— Start Recorded data —

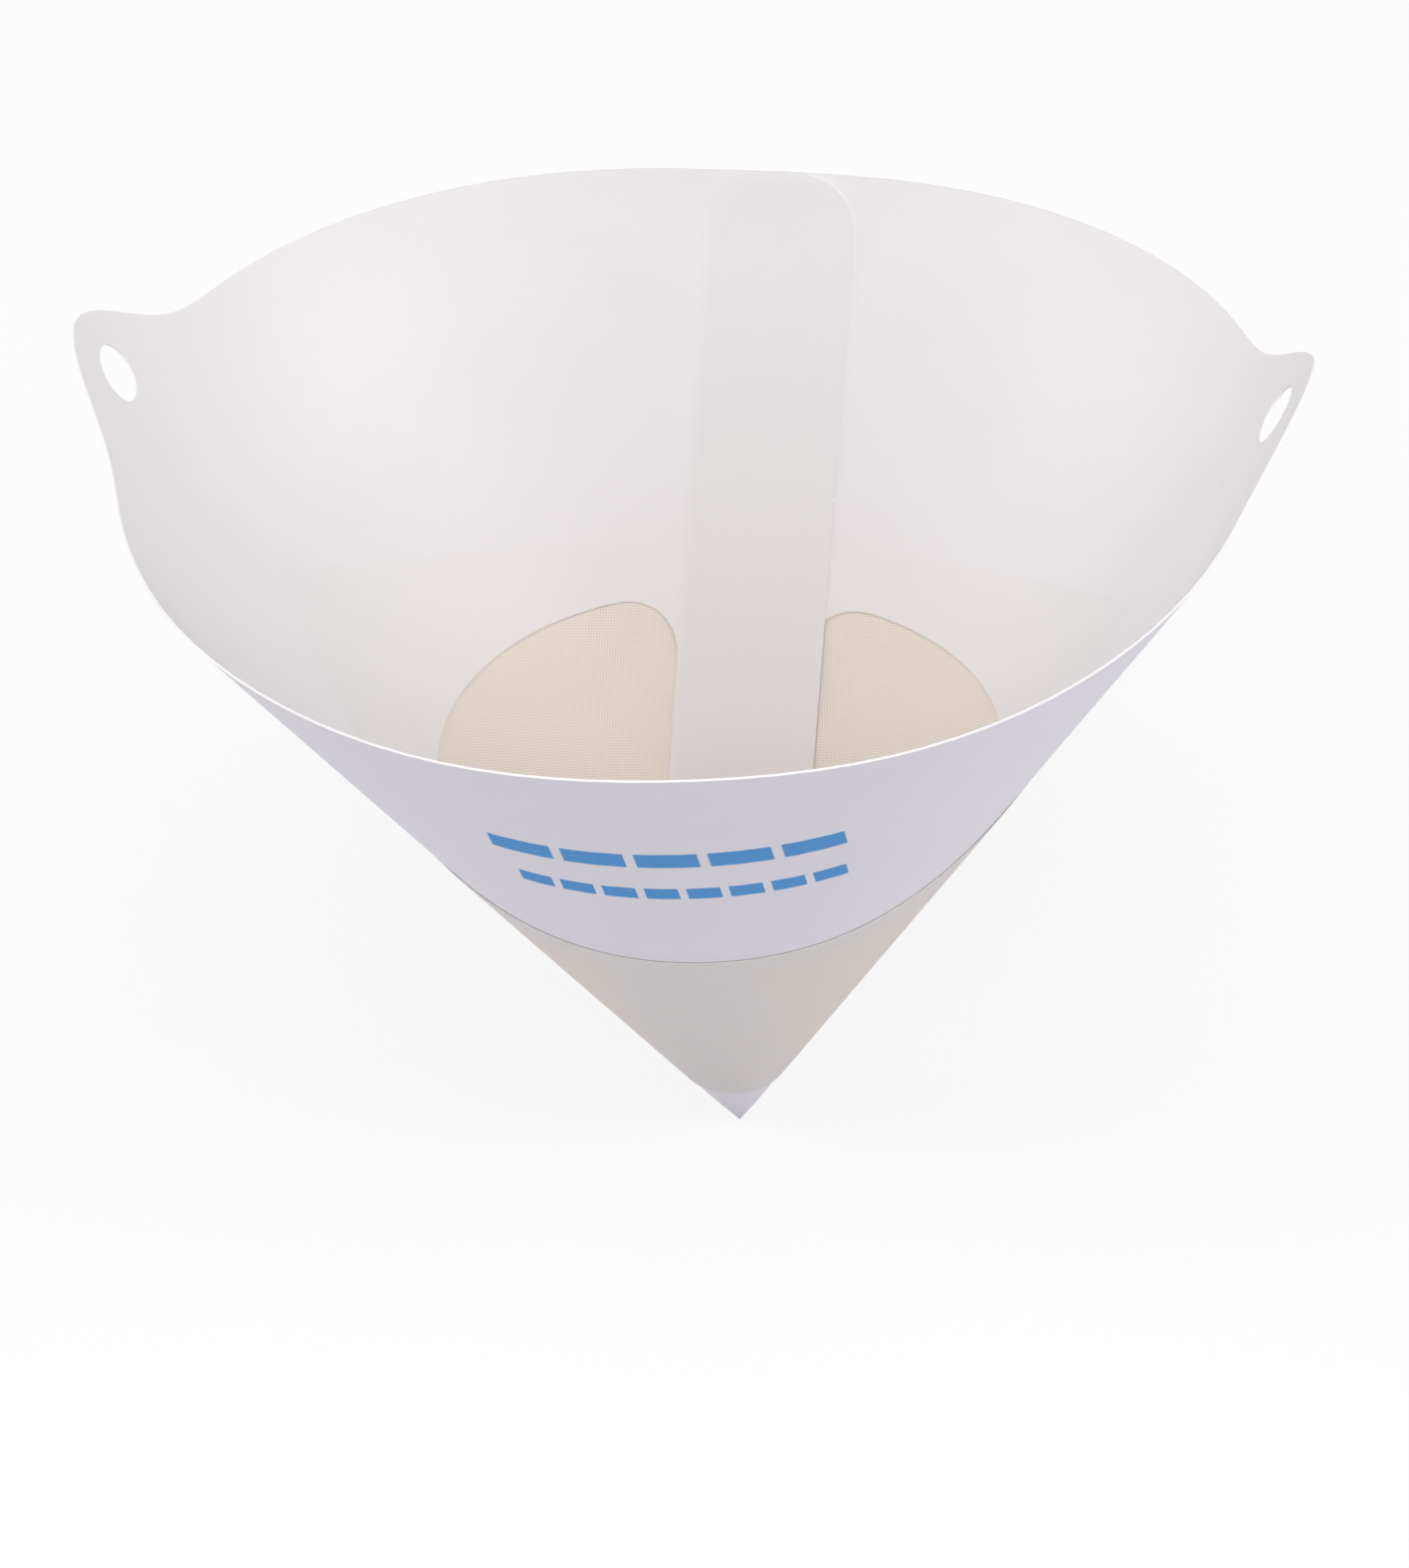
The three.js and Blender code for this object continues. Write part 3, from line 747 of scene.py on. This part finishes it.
@dataclass(frozen=True)
class PaperFinish:
    """Uncoated white card: a faint cloudiness, a fine felt grain and slightly darker double layers."""

    blank: Blank
    cut: GauzeCut
    inside: Colour = srgb(239, 236, 237)
    inside_cloud: Colour = srgb(233, 230, 231)
    doubled: Colour = srgb(231, 228, 228)
    backed: Colour = srgb(235, 232, 231)
    outside: Colour = srgb(238, 234, 237)
    outside_cloud: Colour = srgb(233, 229, 233)
    edge: Colour = srgb(252, 251, 250)
    ink: Colour = srgb(72, 152, 214)
    dashes: tuple[DashRow, ...] = (
        DashRow(118.2, 123.4, -18.0, 25.0, 5, 0.14),
        DashRow(105.4, 109.6, -16.0, 24.0, 8, 0.2),
    )
    cloud_cells: float = 38.0
    grain_cells: float = 2600.0
    felt_cells: float = 700.0
    wear_cells: float = 900.0
    grain_strength: float = 0.16
    grain_depth: float = 0.03 * MM
    roughness: float = 0.7
    roughness_swing: float = 0.14
    crease_half_width: float = 0.45

    def book(self, name: str) -> tuple[NodeBook, Wire, dict[str, Any]]:
        """Starts a paper material with its cloudiness, its grain and its roughness."""
        nodes = NodeBook(name)
        cloud = nodes.noise(self.cloud_cells, 3.0, 0.55)
        grain = nodes.noise(self.grain_cells, 4.0, 0.65)
        felt = nodes.noise(self.felt_cells, 3.0, 0.6)
        normal = nodes.bump(grain * 0.6 + felt * 0.4, self.grain_strength, self.grain_depth)
        roughness = self.roughness + self.roughness_swing * grain
        return nodes, cloud, {"Roughness": roughness, "Normal": normal, "Specular IOR Level": 0.3}

    def seam_mask(self, across: Wire, along: Wire) -> Wire:
        """Mask of the double layer on the flap, with the lap's rounded corner behind it.

        Args:
            across: Place across the flat sheet in millimetres.
            along: Place along the flat sheet in millimetres.

        Returns:
            The mask.
        """
        form, blank = self.blank.form, self.blank
        angle = form.back_middle - blank.seam_lean - form.whole - form.front_middle
        half, corner = blank.seam_width / 2 / MM, blank.seam_corner / MM
        rim_radius = blank.rim_place(half * MM, 0.0, 0)[1]
        top = math.sqrt(rim_radius**2 - (blank.seam_offset + half * MM) ** 2) / MM
        from_middle = across * math.cos(angle) - along * math.sin(angle) - blank.seam_offset / MM
        height = across * math.sin(angle) + along * math.cos(angle)
        beside = from_middle.maths("MAXIMUM", from_middle - (half - corner), 0.0)
        above = height.maths("MAXIMUM", height - (top - corner), 0.0)
        from_corner = beside.maths("SQRT", beside * beside + above * above)
        return from_corner.below(corner, 2.2) * from_middle.above(-half, 0.3) * height.above(1.0, 1.0)

    def backing_mask(self, across: Wire, along: Wire) -> Wire:
        """Mask of the paper that has gauze behind it."""
        form = self.blank.form
        front_half = form.front_middle
        back_half = form.whole - form.back_middle
        height = self.cut.corner_radius / MM
        back_middle = back_half + front_half
        panels = ((0.0, front_half), (back_middle, back_half), (-back_middle, back_half))
        masks = []
        for middle, half in panels:
            reach = across * math.sin(middle) + along * math.cos(middle)
            masks.append(reach.below(height * math.cos(half), 0.8))
        return masks[0] * masks[1] * masks[2]

    def inside_paper(self) -> bpy.types.Material:
        """Paper seen from inside the cone."""
        nodes, cloud, sockets = self.book("paper_inside")
        across, along = nodes.flat_place()
        colour = nodes.mixed(cloud, self.inside, self.inside_cloud)
        colour = nodes.mixed(self.backing_mask(across, along) * 0.75, colour, self.backed)
        colour = nodes.mixed(self.seam_mask(across, along), colour, self.doubled)
        colour = nodes.mixed(self.crease_mask(across, along) * 0.25, colour, self.doubled)
        return nodes.surface({"Base Color": colour, **sockets})

    def crease_mask(self, across: Wire, along: Wire) -> Wire:
        """Mask of the faint fold from each ear to the tip."""
        angle = self.blank.form.front_middle
        masks = []
        for side in Side:
            distance = across * math.cos(angle) - along * (side.value * math.sin(angle))
            masks.append(abs(distance).below(self.crease_half_width, 0.5))
        return masks[0].maths("MAXIMUM", masks[0], masks[1])

    def print_mask(self, across: Wire, along: Wire) -> Wire:
        """Mask of the two rows of plain printed dashes on the front panel."""
        rows = []
        for row in self.dashes:
            pitch = (row.end - row.start) / row.count
            place = across.maths("FRACT", (across - row.start) / pitch)
            dash = abs(place - 0.5).below(0.5 - row.gap_share / 2, 0.02)
            inside = abs(across - (row.start + row.end) / 2).below((row.end - row.start) / 2, 0.1)
            band = abs(along - (row.low + row.high) / 2).below((row.high - row.low) / 2, 0.1)
            rows.append(dash * inside * band)
        return rows[0] + rows[1]

    def outside_paper(self) -> bpy.types.Material:
        """Paper seen from outside, with the printed dashes."""
        nodes, cloud, sockets = self.book("paper_outside")
        across, along = nodes.flat_place()
        colour = nodes.mixed(cloud, self.outside, self.outside_cloud)
        colour = nodes.mixed(self.crease_mask(across, along) * 0.4, colour, self.doubled)
        wear = nodes.noise(self.wear_cells, 2.0, 0.5).above(0.3, 0.2) * 0.12
        ink = self.print_mask(across, along) * (0.86 + wear)
        return nodes.surface({"Base Color": nodes.mixed(ink, colour, self.ink), **sockets})

    def cut_edge(self) -> bpy.types.Material:
        """Bright cut edge of the paper."""
        nodes, cloud, sockets = self.book("paper_edge")
        return nodes.surface({"Base Color": nodes.mixed(cloud, self.edge, self.inside), **sockets})

    def dress(self, piece: bpy.types.Object, bender: SheetBender) -> None:
        """Gives each face of the paper its own finish."""
        piece.data.materials.clear()
        for material in (self.inside_paper(), self.outside_paper(), self.cut_edge()):
            piece.data.materials.append(material)
        for polygon in piece.data.polygons:
            polygon.material_index = bender.face_kind(polygon).value


@dataclass(frozen=True)
class GauzeFinish:
    """Fine plain-woven gauze, beige and matt, paler where white paper lies behind its pores."""

    blank: Blank
    thread: Colour = srgb(243, 234, 224)
    shade: Colour = srgb(237, 227, 216)
    on_paper: Colour = srgb(240, 236, 234)
    paper_share: float = 0.5
    pitch: float = 0.36
    pore_alpha: float = 0.72
    thread_alpha: float = 0.93
    cloud_cells: float = 55.0
    thread_bump: float = 0.15
    thread_depth: float = 0.04 * MM

    def material(self) -> bpy.types.Material:
        """Makes the woven material."""
        nodes = NodeBook("gauze_weave")
        across, along = nodes.flat_place()
        warp = self.thread_height(across)
        weft = self.thread_height(along)
        height = warp.maths("MAXIMUM", warp, weft)
        cloud = nodes.noise(self.cloud_cells, 3.0, 0.6)
        share = (1 - height) * 0.75 + cloud * 0.25
        colour = nodes.mixed(share, self.thread, self.shade)
        on_paper = 1 - self.window_mask(across, along)
        colour = nodes.mixed(on_paper * self.paper_share, colour, self.on_paper)
        alpha = self.pore_alpha + (self.thread_alpha - self.pore_alpha) * height
        normal = nodes.bump(height, self.thread_bump, self.thread_depth)
        return nodes.surface(
            {
                "Base Color": colour,
                "Roughness": 0.82 - 0.1 * height,
                "Alpha": alpha,
                "Normal": normal,
                "Specular IOR Level": 0.25,
            }
        )

    def window_mask(self, across: Wire, along: Wire) -> Wire:
        """Mask of the gauze that covers a window of the paper.

        Args:
            across: Place across the flat sheet in millimetres.
            along: Place along the flat sheet in millimetres.

        Returns:
            The mask.
        """
        form, blank = self.blank.form, self.blank
        radius = across.maths("SQRT", across * across + along * along)
        masks = []
        for side in Side:
            turns_back = form.whole if side is Side.LEFT else 0.0
            seam = form.back_middle - blank.seam_lean - form.front_middle - turns_back
            from_middle = across * math.cos(seam) - along * math.sin(seam) - blank.seam_offset / MM
            beside = from_middle * -side.value
            strut = (across * side.value).above(blank.strut_width / 2 / MM, 0.6)
            masks.append(beside.above(blank.seam_width / 2 / MM, 0.6) * strut)
        ring = radius.below(blank.window_top / MM, 0.6) * radius.above(blank.window_low / MM, 0.6)
        return (masks[0] + masks[1]) * ring

    def thread_height(self, place: Wire) -> Wire:
        """Height across one set of threads, 1 on each thread's middle."""
        wave = place.maths("SINE", place * (math.tau / self.pitch))
        return 0.5 + 0.5 * wave


@dataclass
class PaperCone:
    """The rolled paper blank with its windows, ear holes and glued seam."""

    blank: Blank
    bender: SheetBender
    finish: PaperFinish

    def build(self) -> bpy.types.Object:
        """Makes and dresses the paper, which stands for the plain solid of the same part."""
        loops = [
            self.blank.outline(),
            self.blank.window(Side.LEFT),
            self.blank.window(Side.RIGHT),
            self.blank.ear_hole(self.blank.form.whole),
            self.blank.ear_hole(self.blank.form.whole + self.blank.form.right_crease),
        ]
        piece = self.bender.bend(
            "rolled_paper",
            loops,
            lambda angle, radius: -self.blank.sunk(angle, radius),
        )
        self.finish.dress(piece, self.bender)
        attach(piece, "root")
        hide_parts("paper_cone")
        return piece


@dataclass
class GauzeCover:
    """The gauze glued round the outside of the paper, over both windows."""

    cut: GauzeCut
    bender: SheetBender
    finish: GauzeFinish

    def build(self) -> bpy.types.Object:
        """Makes and dresses the gauze, and declares its flat cut."""
        piece = self.bender.bend("window_gauze", [self.cut.outline()], self.cut.offset)
        piece.data.materials.clear()
        piece.data.materials.append(self.finish.material())
        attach(piece, "root")
        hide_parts("mesh_gauze")
        size, area = self.cut.flat_size(), self.cut.flat_area()
        return piece


@dataclass(frozen=True)
class SoftLamp:
    """One soft square lamp that shines at the part."""

    name: str
    place: tuple[float, float, float]
    size: float
    power: float

    def hang(self) -> None:
        """Hangs the lamp."""
        data = bpy.data.lights.new(self.name, "AREA")
        data.size = self.size
        data.energy = self.power
        data.color = LAMP_WHITE
        lamp = bpy.data.objects.new(self.name, data)
        place = Vector(self.place)
        lamp.matrix_world = Matrix.Translation(place) @ place.to_track_quat("Z", "Y").to_matrix().to_4x4()
        bpy.context.scene.collection.objects.link(lamp)


@dataclass
class Studio:
    """Pale floor, white surroundings and soft lamps."""

    floor_level: float
    floor_size: float = 6.0
    surroundings: Colour = (1.0, 1.0, 1.0, 1.0)
    ambient: Colour = (0.93, 0.95, 1.0, 1.0)
    ambient_strength: float = 0.35
    floor_colour: Colour = srgb(224, 224, 230)
    floor_white: float = 0.75
    lamps: tuple[SoftLamp, ...] = (
        SoftLamp("key_lamp", (0.1, -0.75, 1.4), 1.3, 13.6),
        SoftLamp("left_lamp", (-1.5, -0.2, 0.8), 1.2, 10.0),
        SoftLamp("right_lamp", (1.5, -0.2, 0.8), 1.2, 10.0),
    )

    def build(self) -> None:
        """Sets the floor, the world and the lamps."""
        self.floor()
        self.world()
        for lamp in self.lamps:
            lamp.hang()

    def floor(self) -> None:
        """Lays the pale floor under the tip."""
        mesh = bpy.data.meshes.new("studio_floor")
        bm = bmesh.new()
        bmesh.ops.create_grid(bm, x_segments=2, y_segments=2, size=self.floor_size / 2)
        bmesh.ops.translate(bm, verts=bm.verts, vec=(0, 0, self.floor_level))
        bm.to_mesh(mesh)
        bm.free()
        floor = bpy.data.objects.new("studio_floor", mesh)
        bpy.context.scene.collection.objects.link(floor)
        nodes = NodeBook("studio_floor")
        seen = nodes.node("ShaderNodeLightPath", {}, {}, "Is Camera Ray")
        colour = nodes.mixed(seen, self.floor_colour, self.surroundings)
        matt = nodes.node("ShaderNodeBsdfDiffuse", {}, {"Color": colour})
        white = nodes.node("ShaderNodeEmission", {}, {"Color": self.surroundings, "Strength": 1.0})
        mixed = nodes.node("ShaderNodeMixShader", {}, {0: seen * self.floor_white, 1: matt, 2: white})
        nodes.node_output(mixed)
        floor.data.materials.append(nodes.material)
        floor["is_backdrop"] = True

    def world(self) -> None:
        """Lights softly from all round, and shows white to the camera and in gloss."""
        world = bpy.data.worlds.new("studio_world")
        world.use_nodes = True
        bpy.context.scene.world = world
        nodes, links = world.node_tree.nodes, world.node_tree.links
        nodes.clear()
        path = nodes.new("ShaderNodeLightPath")
        seen = path.outputs["Is Camera Ray"]
        for name in ("Is Glossy Ray", "Is Transmission Ray"):
            either = nodes.new("ShaderNodeMath")
            either.operation = "MAXIMUM"
            links.new(seen, either.inputs[0])
            links.new(path.outputs[name], either.inputs[1])
            seen = either.outputs[0]
        light, white = nodes.new("ShaderNodeBackground"), nodes.new("ShaderNodeBackground")
        light.inputs["Color"].default_value = self.ambient
        light.inputs["Strength"].default_value = self.ambient_strength
        white.inputs["Color"].default_value = self.surroundings
        choice = nodes.new("ShaderNodeMixShader")
        links.new(seen, choice.inputs[0])
        links.new(light.outputs[0], choice.inputs[1])
        links.new(white.outputs[0], choice.inputs[2])
        output = nodes.new("ShaderNodeOutputWorld")
        links.new(choice.outputs[0], output.inputs["Surface"])


@dataclass(frozen=True)
class Viewpoint:
    """Camera at the photograph's angle."""

    place: tuple[float, float, float] = (0.091848, -0.555014, 0.500753)
    aim: tuple[float, float, float] = (-0.0016, -0.00027, -0.017965)
    roll: float = math.radians(-3.949)
    lens: float = 138.316
    sensor: float = 36.0

    def build(self) -> None:
        """Sets the camera up and gives it to the scene."""
        data = bpy.data.cameras.new("photo_camera")
        data.lens = self.lens
        data.sensor_width = self.sensor
        camera = bpy.data.objects.new("photo_camera", data)
        towards = Vector(self.aim) - Vector(self.place)
        turned = towards.to_track_quat("-Z", "Y").to_matrix().to_4x4() @ Matrix.Rotation(self.roll, 4, "Z")
        camera.matrix_world = Matrix.Translation(self.place) @ turned
        bpy.context.scene.collection.objects.link(camera)
        bpy.context.scene.camera = camera


def main() -> None:
    """Builds the camera, the dressed part and the studio in order."""
    logging.basicConfig(level=logging.INFO, format="%(name)s: %(message)s")
    cad_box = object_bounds()
    bpy.context.scene.view_settings.view_transform = "Standard"
    Viewpoint().build()
    LOG.info("camera set at the photograph's angle")
    form = ConeForm()
    blank = Blank(form)
    cut = GauzeCut(blank)
    cone = PaperCone(blank, SheetBender(form, PAPER_LAYER), PaperFinish(blank, cut))
    LOG.info("%s: %d faces", "rolled_paper", len(cone.build().data.polygons))
    cover = GauzeCover(cut, SheetBender(form, GAUZE_LAYER), GauzeFinish(blank))
    LOG.info("%s: %d faces", "window_gauze", len(cover.build().data.polygons))
    Studio(floor_level=cad_box[0][2]).build()
    LOG.info("floor, surroundings and lamps set")


if __name__ == "__main__":
    main()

— End Recorded data —

[Problem requirements]: Reproduce, please, the lines of the material from its first line down to the line containing "white card: a", keeping both ends and nothing beyond them.

[Finished answer]:
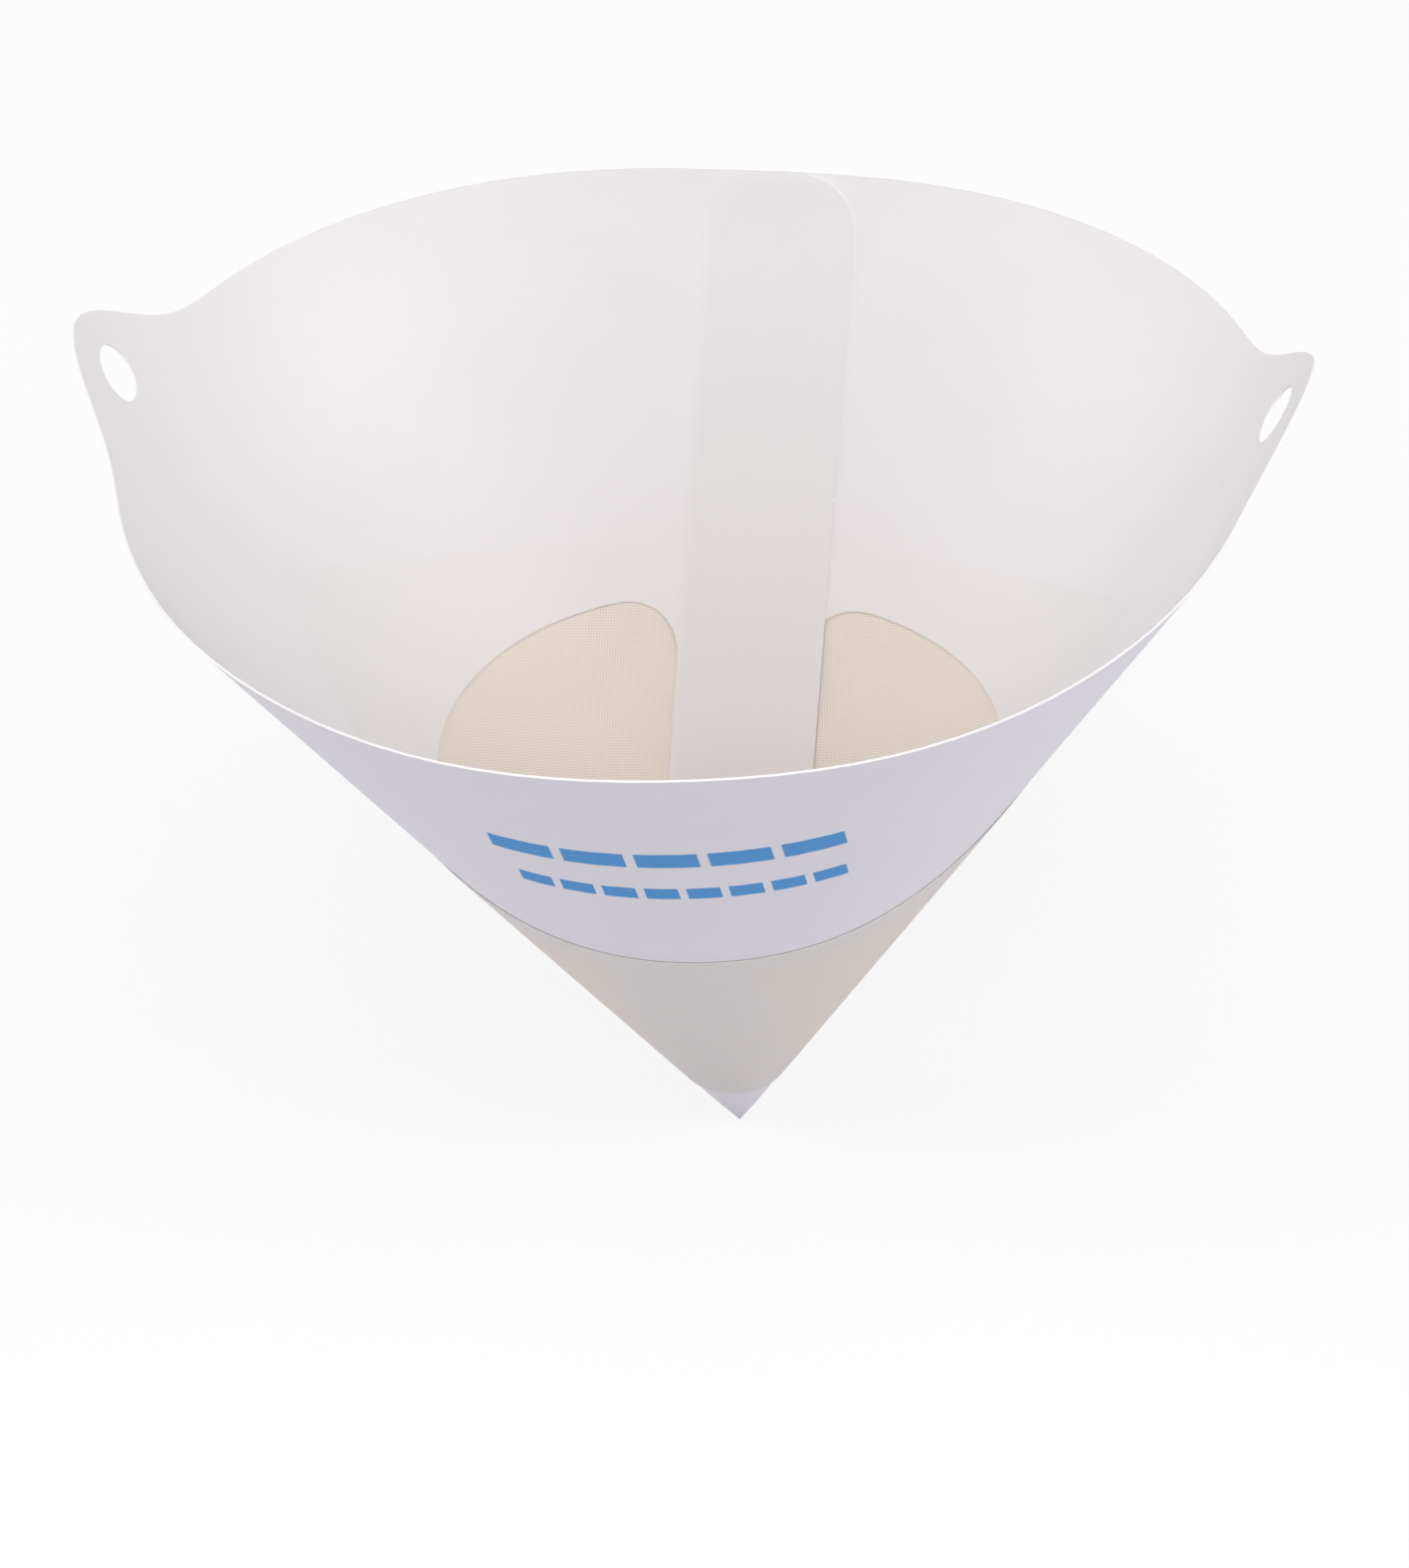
The three.js and Blender code for this object continues. Write part 3, from line 747 of scene.py on. This part finishes it.
@dataclass(frozen=True)
class PaperFinish:
    """Uncoated white card: a faint cloudiness, a fine felt grain and slightly darker double layers."""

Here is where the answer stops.